Ranger 1.0.0 Comprehensive security for Hadoop
Ranger KMS 1.0.0 Key Management Server
SmartSense 1.5.0.2.7.0.0-846 SmartSense – Hortonworks SmartSense Tool (HST) helps quickly gather configuration, metrics, logs from common HDP services that aids to quickly troubleshoot support cases and receive cluster-specific recommendations.
Spark2 2.3.1 Apache Spark 2.3 is a fast and general engine for large-scale data processing.
Zeppelin Notebook 0.8.0 A web-based notebook that enables interactive data analytics. It enables you to make beautiful data-driven, interactive and collaborative documents with SQL, Scala and more.
Druid 0.12.1 A fast column-oriented distributed data store.
Kerberos 1.10.3-30 A computer network authentication protocol which works on the basis of ‘tickets’ to allow nodes communicating over a non-secure network to prove their identity to one another in a secure manner.
Superset 0.23.0 Superset is a data exploration platform designed to be visual, intuitive and interactive.

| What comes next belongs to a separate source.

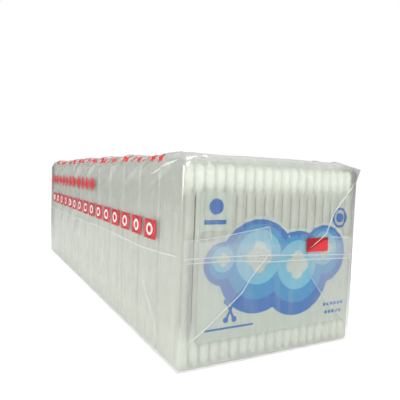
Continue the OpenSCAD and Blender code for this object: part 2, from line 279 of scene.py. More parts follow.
def crease(u, v, start, end, width, height):
    """A ridge along a straight line that fades out towards both ends."""
    start, end = np.array(start, float), np.array(end, float)
    along = end - start
    length = np.linalg.norm(along)
    along /= length
    share = ((u - start[0]) * along[0] + (v - start[1]) * along[1]) / length
    off = (u - start[0]) * along[1] - (v - start[1]) * along[0]
    fade = np.clip(share, 0, 1) * np.clip(1 - share, 0, 1) * 4
    return height * np.sqrt(fade) * np.exp(-((np.abs(off) / width) ** 1.5))


def random_creases(u, v, seed, count, low, high, length, width, height, lean=0.0, spread=math.pi):
    """Many small ridges at seeded places."""
    rng = np.random.default_rng(seed)
    total = np.zeros_like(u)
    for _ in range(count):
        middle = rng.uniform(low, high)
        angle = lean + rng.uniform(-spread / 2, spread / 2)
        reach = rng.uniform(0.4, 1) * length / 2 * np.array([math.cos(angle), math.sin(angle)])
        size = rng.uniform(0.5, 1)
        total += crease(u, v, middle - reach, middle + reach, width * size, height * size)
    return total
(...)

This service is Technical Preview.

 

Summary:

FlashArray//X, now with DirectFlash Fabric, using NVMe over RoCE,  is going to be a game changer in the Big Data world. FlashArray//X is very simple to use and deploy, which in-turn eases implementation and encourages adoption. It scales non-disruptively as your data grows and accelerates your project timelines. FlashArray//X with DirectFlash Fabric is certified with Hadoop Data Platform 3.0.0.